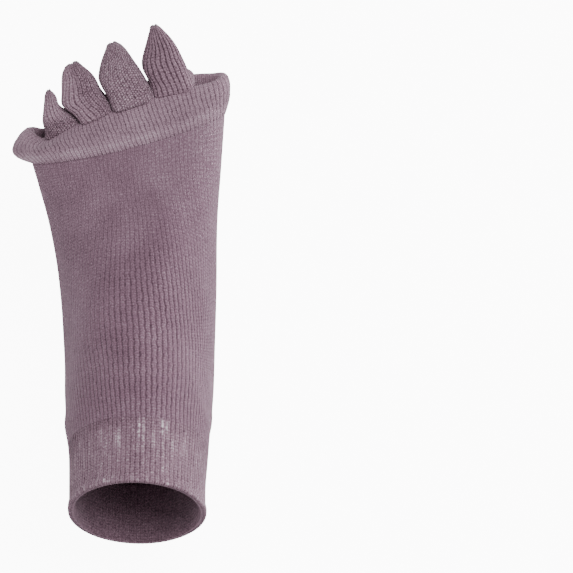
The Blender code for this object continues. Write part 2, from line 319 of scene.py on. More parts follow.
# %% [markdown]
# ## A sheet of knitting
#
# Columns of stitches are wales and rows are courses. A grid makes the flat sheet, with a few
# points to each wale so that it can stand up as a real ridge. Its map is counted in
# stitches, which lets a material draw each stitch where it belongs. Rolling the sheet moves
# its points to their places, and welding joins its long edges without a seam.

# %% Sheet, roll and weld
WALES = 112
POINTS_PER_WALE = 6
COLUMNS = WALES * POINTS_PER_WALE
COURSE = 1.45 * MM
WELD_REACH = 0.01 * MM


def flat_sheet(name, columns, rows):
    """A flat grid from 0 to 1 each way."""
    bm = bmesh.new()
    bmesh.ops.create_grid(bm, x_segments=columns, y_segments=rows, size=0.5)
    bmesh.ops.translate(bm, verts=bm.verts, vec=(0.5, 0.5, 0))
    mesh = bpy.data.meshes.new(name)
    bm.to_mesh(mesh)
    bm.free()
    return mesh


def roll_sheet(name, points, wales, courses, tone=0.0, nub=0.0):
    """Roll a sheet so that its points lie at points[row, column], and weld it.

    courses counts the stitches along the sheet, one value for each row.
    """
    rows, columns = points.shape[0] - 1, points.shape[1] - 1
    mesh = flat_sheet(name, columns, rows)
    flat = np.empty(len(mesh.vertices) * 3, np.float32)
    mesh.vertices.foreach_get("co", flat)
    flat = flat.reshape(-1, 3)
    i = np.rint(flat[:, 1] * rows).astype(int)
    j = np.rint(flat[:, 0] * columns).astype(int)
    mesh.vertices.foreach_set("co", points[i, j].astype(np.float32).ravel())
    for title, value in (("tone", tone), ("nub", nub)):
        spread = np.broadcast_to(value, points.shape[:2])[i, j]
        layer = mesh.attributes.new(title, "FLOAT", "POINT")
        layer.data.foreach_set("value", spread.astype(np.float32))
    corner = np.empty(len(mesh.loops), np.int32)
    mesh.loops.foreach_get("vertex_index", corner)
    stitches = np.stack([j[corner] / columns * wales, np.asarray(courses)[i[corner]]], axis=1)
    mesh.uv_layers.new(name="stitches").data.foreach_set("uv", stitches.astype(np.float32).ravel())
    bm = bmesh.new()
    bm.from_mesh(mesh)
    bmesh.ops.remove_doubles(bm, verts=bm.verts, dist=WELD_REACH)
    bm.to_mesh(mesh)
    bm.free()
    mesh.shade_smooth()
    obj = bpy.data.objects.new(name, mesh)
    bpy.context.scene.collection.objects.link(obj)
    return obj


print("a sheet has", WALES, "wales and", COLUMNS, "columns of points")

# %% [markdown]
# Wales never run quite straight, so a rolled sheet is slid round itself by a little at each
# place. The order matters: the smooth form is slid first, and the ridges are raised on it
# afterwards. Slid the other way round, the ridges and their shading drift apart, and the
# cloth shows false arcs.

# %% Slide and raise
RIDGE_POWER = 0.75
RIDGE_BASE = 0.7
RIDGE_MID = 0.75


def outward(points):
    """The outward direction at each point of a rolled sheet."""
    ring = np.concatenate([points[:, -2:-1], points, points[:, 1:2]], axis=1)
    around = ring[:, 2:] - ring[:, :-2]
    along = np.gradient(points, axis=0)
    normal = np.cross(around, along)
    return normal / np.maximum(np.linalg.norm(normal, axis=2, keepdims=True), 1e-12)


def slide(points, shift):
    """Slide each row of a rolled sheet round itself, by a share of the way round."""
    columns = points.shape[1] - 1
    place = (np.arange(columns + 1)[None] / columns + shift) % 1.0 * columns
    low = np.floor(place).astype(int) % columns
    part = (place - np.floor(place))[..., None]
    rows = np.arange(len(points))[:, None]
    return points[rows, low] * (1 - part) + points[rows, (low + 1) % columns] * part


def raised_form(distances, start, end, rows, drift, rise):
    """The form at some distances, slid round by drift and then raised by rise.

    The outward directions are taken from evenly spaced rows of the plain form.
    """
    directions = outward(form(np.linspace(start, end, rows), COLUMNS))
    near = np.rint((distances - start) / (end - start) * (rows - 1)).astype(int)
    directions = directions[np.clip(near, 0, rows - 1)]
    return slide(form(distances, COLUMNS), drift) + slide(directions, drift) * rise[..., None]


def ridge(u, wales):
    """A wale's profile: a round back, and a narrow groove at each side."""
    return np.abs(np.sin(math.pi * u * wales)) ** RIDGE_POWER


def dress(obj, material, slot, *nodes):
    """Give a piece its finish, and let it stand for its solids."""
    obj.data.materials.append(material)
    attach(obj, "root")
    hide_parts(*nodes)
    print(obj.name, len(obj.data.polygons), "faces")


print("a wale's profile", np.round(ridge(np.linspace(0, 1, POINTS_PER_WALE + 1), 1), 2))

# %% [markdown]
# ## The stitch
#
# A material draws the stitches from the sheet's map. Each stitch is worked out once, in a
# node group, and every finish of the sock uses the same groups. These helpers make a group
# and string its sums together, so that the groups below read like the sums they are.

# %% Helpers for node groups
FLOAT, VECTOR = "NodeSocketFloat", "NodeSocketVector"


def feed(tree, socket, value):
    """Give a socket a plain value, or link it to another node's result."""
    if isinstance(value, bpy.types.NodeSocket):
        tree.links.new(value, socket)
    else:
        socket.default_value = value


def maths(tree, operation, *values):
    """A math node on sockets or plain numbers, and its result."""
    node = tree.nodes.new("ShaderNodeMath")
    node.operation = operation
    for place, value in enumerate(values):
        feed(tree, node.inputs[place], value)
    return node.outputs[0]


def arch(tree, value):
    """0 at each whole number, with a round back of height 1 between."""
    return maths(tree, "SINE", maths(tree, "MULTIPLY", maths(tree, "FRACT", value), math.pi))


def noise(tree, where, scale, detail=2.0):
    """A noise texture's value at a vector."""
    node = tree.nodes.new("ShaderNodeTexNoise")
    feed(tree, node.inputs["Scale"], scale)
    node.inputs["Detail"].default_value = detail
    tree.links.new(where, node.inputs["Vector"])
    return node.outputs["Fac"]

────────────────

## What to do
Write the listing out again, exactly as it reads.

## Output
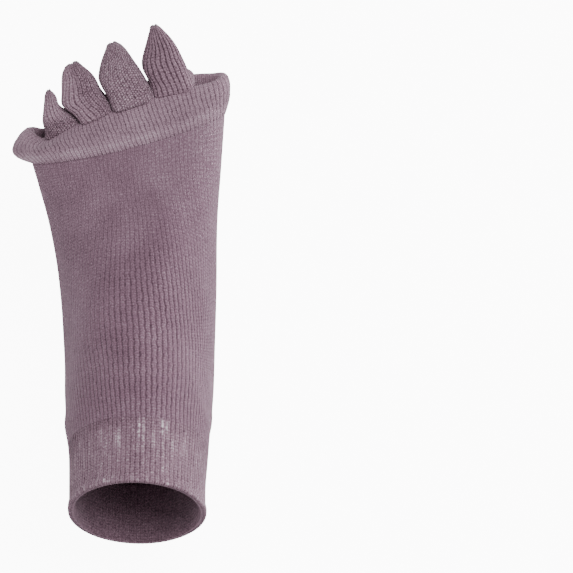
The Blender code for this object continues. Write part 2, from line 319 of scene.py on. More parts follow.
# %% [markdown]
# ## A sheet of knitting
#
# Columns of stitches are wales and rows are courses. A grid makes the flat sheet, with a few
# points to each wale so that it can stand up as a real ridge. Its map is counted in
# stitches, which lets a material draw each stitch where it belongs. Rolling the sheet moves
# its points to their places, and welding joins its long edges without a seam.

# %% Sheet, roll and weld
WALES = 112
POINTS_PER_WALE = 6
COLUMNS = WALES * POINTS_PER_WALE
COURSE = 1.45 * MM
WELD_REACH = 0.01 * MM


def flat_sheet(name, columns, rows):
    """A flat grid from 0 to 1 each way."""
    bm = bmesh.new()
    bmesh.ops.create_grid(bm, x_segments=columns, y_segments=rows, size=0.5)
    bmesh.ops.translate(bm, verts=bm.verts, vec=(0.5, 0.5, 0))
    mesh = bpy.data.meshes.new(name)
    bm.to_mesh(mesh)
    bm.free()
    return mesh


def roll_sheet(name, points, wales, courses, tone=0.0, nub=0.0):
    """Roll a sheet so that its points lie at points[row, column], and weld it.

    courses counts the stitches along the sheet, one value for each row.
    """
    rows, columns = points.shape[0] - 1, points.shape[1] - 1
    mesh = flat_sheet(name, columns, rows)
    flat = np.empty(len(mesh.vertices) * 3, np.float32)
    mesh.vertices.foreach_get("co", flat)
    flat = flat.reshape(-1, 3)
    i = np.rint(flat[:, 1] * rows).astype(int)
    j = np.rint(flat[:, 0] * columns).astype(int)
    mesh.vertices.foreach_set("co", points[i, j].astype(np.float32).ravel())
    for title, value in (("tone", tone), ("nub", nub)):
        spread = np.broadcast_to(value, points.shape[:2])[i, j]
        layer = mesh.attributes.new(title, "FLOAT", "POINT")
        layer.data.foreach_set("value", spread.astype(np.float32))
    corner = np.empty(len(mesh.loops), np.int32)
    mesh.loops.foreach_get("vertex_index", corner)
    stitches = np.stack([j[corner] / columns * wales, np.asarray(courses)[i[corner]]], axis=1)
    mesh.uv_layers.new(name="stitches").data.foreach_set("uv", stitches.astype(np.float32).ravel())
    bm = bmesh.new()
    bm.from_mesh(mesh)
    bmesh.ops.remove_doubles(bm, verts=bm.verts, dist=WELD_REACH)
    bm.to_mesh(mesh)
    bm.free()
    mesh.shade_smooth()
    obj = bpy.data.objects.new(name, mesh)
    bpy.context.scene.collection.objects.link(obj)
    return obj


print("a sheet has", WALES, "wales and", COLUMNS, "columns of points")

# %% [markdown]
# Wales never run quite straight, so a rolled sheet is slid round itself by a little at each
# place. The order matters: the smooth form is slid first, and the ridges are raised on it
# afterwards. Slid the other way round, the ridges and their shading drift apart, and the
# cloth shows false arcs.

# %% Slide and raise
RIDGE_POWER = 0.75
RIDGE_BASE = 0.7
RIDGE_MID = 0.75


def outward(points):
    """The outward direction at each point of a rolled sheet."""
    ring = np.concatenate([points[:, -2:-1], points, points[:, 1:2]], axis=1)
    around = ring[:, 2:] - ring[:, :-2]
    along = np.gradient(points, axis=0)
    normal = np.cross(around, along)
    return normal / np.maximum(np.linalg.norm(normal, axis=2, keepdims=True), 1e-12)


def slide(points, shift):
    """Slide each row of a rolled sheet round itself, by a share of the way round."""
    columns = points.shape[1] - 1
    place = (np.arange(columns + 1)[None] / columns + shift) % 1.0 * columns
    low = np.floor(place).astype(int) % columns
    part = (place - np.floor(place))[..., None]
    rows = np.arange(len(points))[:, None]
    return points[rows, low] * (1 - part) + points[rows, (low + 1) % columns] * part


def raised_form(distances, start, end, rows, drift, rise):
    """The form at some distances, slid round by drift and then raised by rise.

    The outward directions are taken from evenly spaced rows of the plain form.
    """
    directions = outward(form(np.linspace(start, end, rows), COLUMNS))
    near = np.rint((distances - start) / (end - start) * (rows - 1)).astype(int)
    directions = directions[np.clip(near, 0, rows - 1)]
    return slide(form(distances, COLUMNS), drift) + slide(directions, drift) * rise[..., None]


def ridge(u, wales):
    """A wale's profile: a round back, and a narrow groove at each side."""
    return np.abs(np.sin(math.pi * u * wales)) ** RIDGE_POWER


def dress(obj, material, slot, *nodes):
    """Give a piece its finish, and let it stand for its solids."""
    obj.data.materials.append(material)
    attach(obj, "root")
    hide_parts(*nodes)
    print(obj.name, len(obj.data.polygons), "faces")


print("a wale's profile", np.round(ridge(np.linspace(0, 1, POINTS_PER_WALE + 1), 1), 2))

# %% [markdown]
# ## The stitch
#
# A material draws the stitches from the sheet's map. Each stitch is worked out once, in a
# node group, and every finish of the sock uses the same groups. These helpers make a group
# and string its sums together, so that the groups below read like the sums they are.

# %% Helpers for node groups
FLOAT, VECTOR = "NodeSocketFloat", "NodeSocketVector"


def feed(tree, socket, value):
    """Give a socket a plain value, or link it to another node's result."""
    if isinstance(value, bpy.types.NodeSocket):
        tree.links.new(value, socket)
    else:
        socket.default_value = value


def maths(tree, operation, *values):
    """A math node on sockets or plain numbers, and its result."""
    node = tree.nodes.new("ShaderNodeMath")
    node.operation = operation
    for place, value in enumerate(values):
        feed(tree, node.inputs[place], value)
    return node.outputs[0]


def arch(tree, value):
    """0 at each whole number, with a round back of height 1 between."""
    return maths(tree, "SINE", maths(tree, "MULTIPLY", maths(tree, "FRACT", value), math.pi))


def noise(tree, where, scale, detail=2.0):
    """A noise texture's value at a vector."""
    node = tree.nodes.new("ShaderNodeTexNoise")
    feed(tree, node.inputs["Scale"], scale)
    node.inputs["Detail"].default_value = detail
    tree.links.new(where, node.inputs["Vector"])
    return node.outputs["Fac"]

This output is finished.